10月5日(水)に、高齢者が最もなりたくない病気の一つである認知症に関する講演(75分)を行った。以下、主な内容を報告する。

1.認知症とはどういう病気か。かつては「痴呆」という名称であったが、侮蔑的な意味が含まれているということでH16年に「認知症」と名称が改められた。認知症という病気は、認知機能(記憶力や判断力)が低下することにより、日常生活に支障をきたすようになる状態をいう。初期の症状としては「もの忘れ」が表れることが多いが、加齢によるもの忘れは一時的に思い出せない状態であり、認知症によるもの忘れは何かを体験したことが頭に入っていないので思い出すことはない。

2.認知症の主な種類とその症状。 認知症は高齢者に多く、85歳以上では4人に1人以上に及ぶ。主な種類は、

  1. アルツハイマー病(全体の約5割)原因は、脳の神経細胞にβアミロイドというたんぱく質が蓄積して脳神経細胞が死滅して脳が萎縮することによって起こる。記憶障害が顕著に表れるのが特徴である。
  2. 脳血管認知症(全体の約2割)脳の血管が詰まったり(脳梗塞)、破れたり(脳出血)することで、脳の一部が障害されて起こる。特に高齢者では、脳の細い血管が多数詰まる「無症候性脳梗塞」による場合が多い。
  3. レビー小体認知症(全体の約2割)日本のお医者さんが数年前に発見した認知症で、「幻視」が表れるのが特徴である。

3.認知症予防7か条

  1. 生活習慣病の予防と早期発見・治療。特に、高血圧、高脂血症、糖尿病、肥満などは、動脈硬化を起こし脳卒中のリスクを高めるので、適度な運動とバランスの良い食生活を送ることが必要である。また、早期発見・治療も大切。
  2. 適度な運動を行い、足腰を鍛える。生活習慣病の予防にも効果があるが、有酸素運動を行うと脳の血液の循環が良くなることにより脳が活性化される。
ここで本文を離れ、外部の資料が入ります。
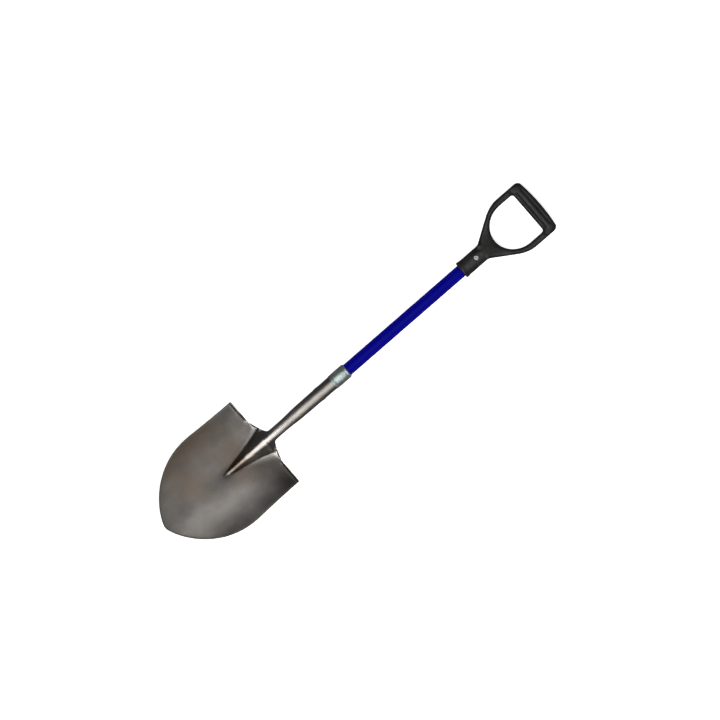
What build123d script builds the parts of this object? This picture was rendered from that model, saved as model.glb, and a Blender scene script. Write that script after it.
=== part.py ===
from build123d import *
import math
import os

# Round point shovel with a D-grip, lying on its back with the working face up.
# Millimetres. +X runs from the blade's point to the grip, +Z is up, and the
# origin is under the middle of the shovel's length, on the surface it lies on.

# Driving dimensions. A "reach" is a distance along X from the tread line, the
# straight rear edge of the blade: negative towards the blade's point, positive
# towards the grip.
TIP_REACH = -272.0
GRIP_END_REACH = 752.0
AXIS_HEIGHT = 19.0

# Blade: one sheet, dished both ways, with a hollow ridge running into the socket.
SHEET = 1.9
TREAD_HALF_WIDTH = 108.4
WIDEST_HALF_WIDTH = 111.2
WIDEST_REACH = -114.0
HEEL_DEPTH = 21.25
HEEL_SLOPE = math.tan(math.radians(12.5))
HEEL_SOFTNESS = 3.0
LENGTHWISE_DISH = 0.00052
DISH_RADIUS = 276.0
RIDGE_TOP = 13.0
RIDGE_FALL = 0.045
RIDGE_LENGTH = 108.0
RIDGE_HALF_BASE = 28.0
RIDGE_END_HALF_BASE = 5.5
RIDGE_FULLNESS = 1.4
RIDGE_SOFTNESS = 3.0
SKIRT_SHARE = 0.42
SKIRT_WIDTH = 1.75
SKIRT_LENGTH = 80.0
POINT_FULLNESS = 2.2
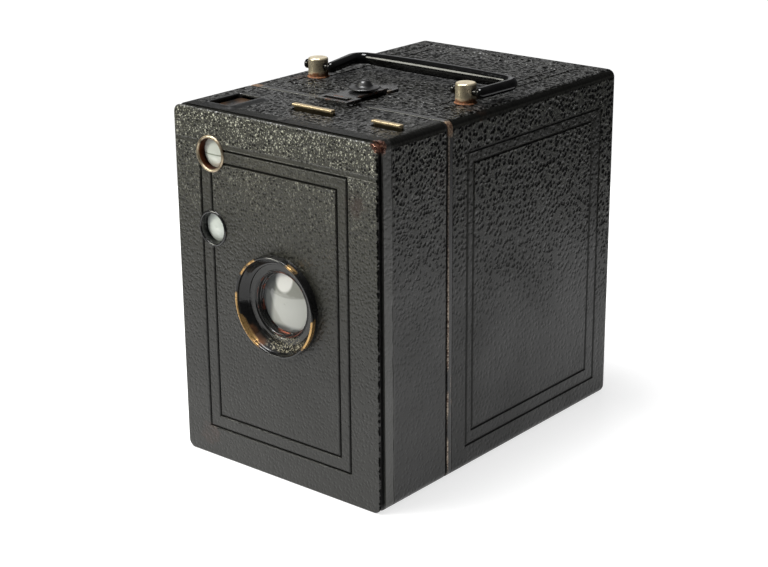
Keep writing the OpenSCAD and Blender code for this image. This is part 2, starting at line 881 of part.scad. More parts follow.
module strip_lip(x0, x1, d) {
    plate_z(x0, x1, d - 1, d + strip_t, top_z + strip_out - 0.7, top_z + strip_out);
}

module aperture_strip() {
    x0 = lens_x - stop_w / 2;
    x1 = lens_x + stop_w / 2;
    low = lens_z - 2 * stop_pitch - 7;
    color(brass) difference() {
        union() {
            plate_z(x0, x1, strip_d, strip_d + strip_t, low, top_z + strip_out);
            strip_lip(x0, x1, strip_d);
        }
        for (i = [0 : 2]) facing_front(lens_x, strip_d + 3, lens_z - i * stop_pitch)
            cylinder(r = stop_radii[i], h = 6, $fn = round_fn);
    }
}

module time_strip() {
    x0 = time_x - time_w / 2;
    x1 = time_x + time_w / 2;
    color(brass) {
        plate_z(x0, x1, time_d, time_d + strip_t, lens_z + 6, top_z + strip_out);
        strip_lip(x0, x1, time_d);
    }
}

module shutter_board() {
    color(black_metal) difference() {
        translate([-inner_w / 2, yf(board_d), mid_z - inner_h / 2]) cube([inner_w, board_t, inner_h]);
        facing_front(lens_x, board_d + 3, lens_z) cylinder(r = board_hole_r, h = 6, $fn = round_fn);
    }
}

module shutter_pins() {
    color(nickel) for (p = [[lens_x, disc_pivot_z, disc_pin_len],
            [lever_pivot_x, lever_pivot_z, lever_pin_len]])
        facing_front(p[0], board_d, p[1]) {
            cylinder(r = pivot_r, h = p[2], $fn = round_fn);
            translate([0, 0, p[2]]) cylinder(r = 2.2, h = 0.4, $fn = round_fn);
        }
}

module shutter_disc() {
    color([0.3, 0.3, 0.32]) facing_front(lens_x, disc_d + disc_t, disc_pivot_z) difference() {
        cylinder(r = disc_r, h = disc_t, $fn = 96);
        translate([0, 0, -1]) cylinder(r = pivot_r + run_play, h = 3, $fn = round_fn);
        rotate(90 + disc_rest) translate([disc_arm, 0, -1])
            cylinder(r = board_hole_r, h = 3, $fn = round_fn);
    }
}

module release_lever() {
    reach = -body_w / 2 - lever_tip - lever_pivot_x;
    color(nickel) facing_front(lever_pivot_x, disc_d + disc_t, lever_pivot_z) difference() {
        union() {
            cylinder(r = 2.8, h = disc_t, $fn = round_fn);
            translate([reach, -1.6, 0]) cube([-reach, 3.2, disc_t]);
            translate([reach, -2.4, 0]) cube([2, 4.8, disc_t]);
            translate([-1.2, -11, 0]) cube([2.4, 10, disc_t]);
        }
        translate([0, 0, -1]) cylinder(r = pivot_r + run_play, h = 3, $fn = round_fn);
    }
}

module lever_spring() {
    pitch = 2 * spring_wire_r + 0.05;
    color(nickel) facing_front(lever_pivot_x, disc_d - 0.4 - spring_wire_r, lever_pivot_z) {
        for (i = [0 : 2]) translate([0, 0, pitch * i]) rotate_extrude($fn = round_fn)
            translate([spring_coil_r, 0]) circle(spring_wire_r, $fn = 16);
        for (z = [0, 2 * pitch], s = z > 0 ? 1 : -1)
            translate([s * spring_coil_r, 0, z]) rotate([-90, 0, 0])
                cylinder(r = spring_wire_r, h = 9, $fn = 16);
    }
}

// ---- film carrier ----

module tapered_block(w0, h0, w1, h1, d0, d1) {
    hull() {
        translate([-w0 / 2 + lens_x, yf(d0), lens_z - h0 / 2]) cube([w0, 0.01, h0]);
        translate([-w1 / 2, yf(d1) - 0.01, mid_z - h1 / 2]) cube([w1, 0.01, h1]);
    }
}

module light_cone() {
    color(black_metal) difference() {
        tapered_block(cone_front_w + 2 * cone_t, cone_front_h + 2 * cone_t, frame_w + 2 + 2 * cone_t,
            frame_h + 2 + 2 * cone_t, board_back_d, gate_d);
        tapered_block(cone_front_w, cone_front_h, frame_w + 2.2, frame_h + 2.2,
            board_back_d - 0.5, gate_d + 0.5);
    }
}

module film_gate() {
    color(black_metal) difference() {
        translate([-carrier_in, yf(gate_d), mid_z - frame_h / 2 - 3])
            cube([2 * carrier_in, gate_t, frame_h + 6]);
        translate([-frame_w / 2, yf(gate_d) - 1, mid_z - frame_h / 2])
            cube([frame_w, gate_t + 2, frame_h]);
    }
}

module carrier_plate(side) {
    color(black_metal) difference() {
        translate([side > 0 ? carrier_in : -carrier_in - side_t, yf(board_back_d), mid_z - carrier_h / 2])
            cube([side_t, carrier_back_d - board_back_d, carrier_h]);
        for (p = roller_spots) along_x(-body_w, p[0], p[1])
            cylinder(r = journal_r + run_play, h = 2 * body_w, $fn = round_fn);
        for (p = spool_spots) along_x(-body_w, p[0], p[1])
            cylinder(r = pin_r, h = 2 * body_w, $fn = round_fn);
    }
}

module carrier_plate_left() {
    carrier_plate(-1);
}

module carrier_plate_right() {
    carrier_plate(1);
}

// Both right-hand pins and the supply spool's left-hand pin
module spool_pins() {
    color(nickel) {
        for (p = spool_spots) along_x(spool_len / 2 - pin_len, p[0], p[1])
            cylinder(r = pin_r, h = carrier_in + side_t - spool_len / 2 + pin_len, $fn = round_fn);
        along_x(-carrier_in - side_t, spool_spots[1][0], spool_spots[1][1])
            cylinder(r = pin_r, h = carrier_in + side_t - spool_len / 2 + pin_len, $fn = round_fn);
    }
}

// A leaf spring inside the left plate at each spool
module spool_springs() {
    color(brass) for (p = spool_spots) translate([-carrier_in, yf(p[0] + 6), p[1] - 5]) {
        cube([0.4, 14, 10]);
        translate([0.4, 9, 0]) cube([0.5, 5, 10]);
    }
}

module roller(p) {
    color(nickel) {
        along_x(-roller_len / 2, p[0], p[1]) cylinder(r = roller_r, h = roller_len, $fn = round_fn);
        along_x(-carrier_in - side_t, p[0], p[1])
            cylinder(r = journal_r, h = 2 * (carrier_in + side_t), $fn = round_fn);
    }
}

module upper_roller() {
    roller(roller_spots[0]);
}

module lower_roller() {
    roller(roller_spots[1]);
}

module spool(p) {
    along_x(-spool_len / 2, p[0], p[1]) difference() {
        union() {
            cylinder(r = core_r, h = spool_len, $fn = round_fn);
            cylinder(r = flange_r, h = flange_t, $fn = round_fn);
            translate([0, 0, spool_len - flange_t]) cylinder(r = flange_r, h = flange_t, $fn = round_fn);
        }
        translate([0, 0, -1]) cylinder(r = spool_bore_r, h = spool_len + 2, $fn = round_fn);
    }
}

module supply_spool() {
    color([0.45, 0.3, 0.18]) spool(spool_spots[1]);
}

module takeup_spool() {
    color([0.45, 0.3, 0.18]) spool(spool_spots[0]);
}

rear_shell();
shell_rim();
rear_leather();
base_leather();
back_leather();
red_window_ring();
red_window();
tripod_bush();
handle_post_left();
handle_post_right();
latch_foot();
key_bush();
key_sleeve();
key_shaft();
key_wing();
handle_wire();
handle_grip();
latch_strip();
latch_knob();
front_plate();
front_leather();
front_shell();
front_wrap_leather();
front_base_leather();
light_trap();
latch_catch();
lens_hood();
lens_barrel();
lens_ring();
front_lens();
upper_finder_ring();
lower_finder_ring();
upper_finder_lens();
lower_finder_lens();
upper_mirror();
lower_mirror();
upper_mirror_box();
lower_mirror_box();
top_window_frame();
side_window_frame();
top_window();
side_window();
aperture_guide();
aperture_strip();
time_strip();
shutter_board();
shutter_pins();
shutter_disc();
release_lever();
lever_spring();
light_cone();
film_gate();
carrier_plate_left();
carrier_plate_right();
spool_pins();
spool_springs();
upper_roller();
lower_roller();
supply_spool();
takeup_spool();
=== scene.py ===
"""Box camera: leather, enamel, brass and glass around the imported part."""
import json
import math

import bmesh
import bpy
from bpy.props import FloatProperty, FloatVectorProperty, IntProperty, PointerProperty
from mathutils import Matrix, Vector

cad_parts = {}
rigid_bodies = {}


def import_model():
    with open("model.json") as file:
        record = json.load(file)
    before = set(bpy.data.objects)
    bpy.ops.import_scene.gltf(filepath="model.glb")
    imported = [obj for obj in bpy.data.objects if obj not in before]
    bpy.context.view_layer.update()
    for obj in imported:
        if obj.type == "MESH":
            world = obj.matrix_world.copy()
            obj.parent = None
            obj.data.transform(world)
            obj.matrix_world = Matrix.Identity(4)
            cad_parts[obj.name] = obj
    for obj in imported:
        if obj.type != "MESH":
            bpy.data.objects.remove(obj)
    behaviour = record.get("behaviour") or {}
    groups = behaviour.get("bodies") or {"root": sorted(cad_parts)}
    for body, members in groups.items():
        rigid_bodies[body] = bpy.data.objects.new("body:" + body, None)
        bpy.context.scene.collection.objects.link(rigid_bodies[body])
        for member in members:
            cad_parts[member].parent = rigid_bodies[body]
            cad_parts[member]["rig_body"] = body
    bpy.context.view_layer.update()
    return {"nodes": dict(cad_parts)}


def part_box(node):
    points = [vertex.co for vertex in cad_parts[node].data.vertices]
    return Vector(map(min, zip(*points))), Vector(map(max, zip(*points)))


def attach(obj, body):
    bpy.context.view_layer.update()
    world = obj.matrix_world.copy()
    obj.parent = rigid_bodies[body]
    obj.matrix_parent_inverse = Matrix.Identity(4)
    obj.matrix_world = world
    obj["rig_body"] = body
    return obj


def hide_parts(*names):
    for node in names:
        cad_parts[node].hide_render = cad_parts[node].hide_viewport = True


bl_info = {
    "name": "Box Camera",
    "version": (1, 0, 0),
    "blender": (4, 5, 0),
    "location": "3D View > Sidebar > Box Camera",
    "description": "Builds the leather, metal and glass pieces of a box camera",
    "category": "Add Mesh",
}

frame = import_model()
NODES = frame["nodes"]

MM = 0.001
SQUARE_ON = 0.9995  # how nearly a face's normal must lie along a side to count as that side
CLOSE = 1e-7  # points nearer than this are one point
HOLE_DEPTH = 0.8  # part of a panel's thickness that a hole's wall goes down
UPPER_LINE = 102.6 * MM  # height of the smooth line under the front's worn band
VIEW_PLACE = (0.33901, -0.41824, 0.23589)
X, Y, Z = Vector((1, 0, 0)), Vector((0, 1, 0)), Vector((0, 0, 1))
FRONT_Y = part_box("front_leather")[0].y
LOW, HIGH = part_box("rear_leather")
REAR_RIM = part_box("shell_rim")
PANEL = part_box("front_leather")
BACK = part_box("back_leather")
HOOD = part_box("lens_hood")
TOP_Z = HIGH.z
LENS_X = (HOOD[0].x + HOOD[1].x) / 2
LENS_Z = (HOOD[0].z + HOOD[1].z) / 2


def behind_front(millimetres):
    """Y of a point that lies this far behind the front face."""
    return FRONT_Y + millimetres * MM


def middle(node):
    low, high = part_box(node)
    return (low + high) / 2


def radius(node):
    """Half the width of a round node."""
    low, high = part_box(node)
    return (high.x - low.x) / 2


def scaled(colour, factor):
    return [v * factor for v in colour]


# ---------------------------------------------------------------- settings


class BoxCameraSizes(bpy.types.PropertyGroup):
    """Sizes of the details that the looks add."""

    line_width: FloatProperty(
        name="Border Line Width", description="Width of an embossed border line",
        default=0.0011, min=0.0004, max=0.003, precision=5, unit="LENGTH")
    line_depth: FloatProperty(
        name="Border Line Depth", description="Depth of an embossed border line",
        default=0.00042, min=0.0001, max=0.0006, precision=5, unit="LENGTH")
    grain_size: FloatProperty(
        name="Leather Grain", description="Width of one pebble of the leather's grain",
        default=0.0012, min=0.0004, max=0.003, precision=5, unit="LENGTH")
    grain_height: FloatProperty(
        name="Grain Height", description="Height of the leather's pebbles",
        default=0.0002, min=0.0, max=0.0005, precision=5, unit="LENGTH")
    edge_radius: FloatProperty(
        name="Cover Edge Radius", description="Radius of the covered body edges",
        default=0.0026, min=0.001, max=0.004, precision=4, unit="LENGTH")
    turned_steps: IntProperty(
        name="Turned Steps", description="Facets round a turned piece",
        default=112, min=24, max=256)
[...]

また、下半身の筋肉トレーニングは、膝などの関節を守り引きこもりを防ぐことで間接的に認知症の予防効果がある。
  3. 深酒とタバコはやめる。アルコールは脳細胞の死を早めるし、タバコは含まれる有害物質によって血管が障害を受けて脳卒中になるリスクが高くなる。
  4. 転倒に気をつけ、脳の打撲を防ぐ。アルツハイマー病の危険因子として第一に挙げられるのは頭部の打撲である。
  5. 趣味を持って、充実した日々を過ごす。趣味を持つことで、生きがいを得るとともに脳が活性化される。
  6. 読み、書き、計算で脳を活性化。簡単な計算、音読、日記などを書くことにより、脳を活性化することができる。
  7. 社会と関り人との交流を持ち、明るく楽しく過ごす。ボランティアなどで社会と関ったり趣味などを通して人との交流をもつことにより、脳は活性化される。

4.家族が認知症になったら

  • 早めに受診する。
  • 家族が介護をするときは、①孤立させない。②目的を持たせてヤル気を起こさせる。③自尊心を傷つけない。
  • 家族だけで抱え込まず、時には支援団体などに相談をするとよい。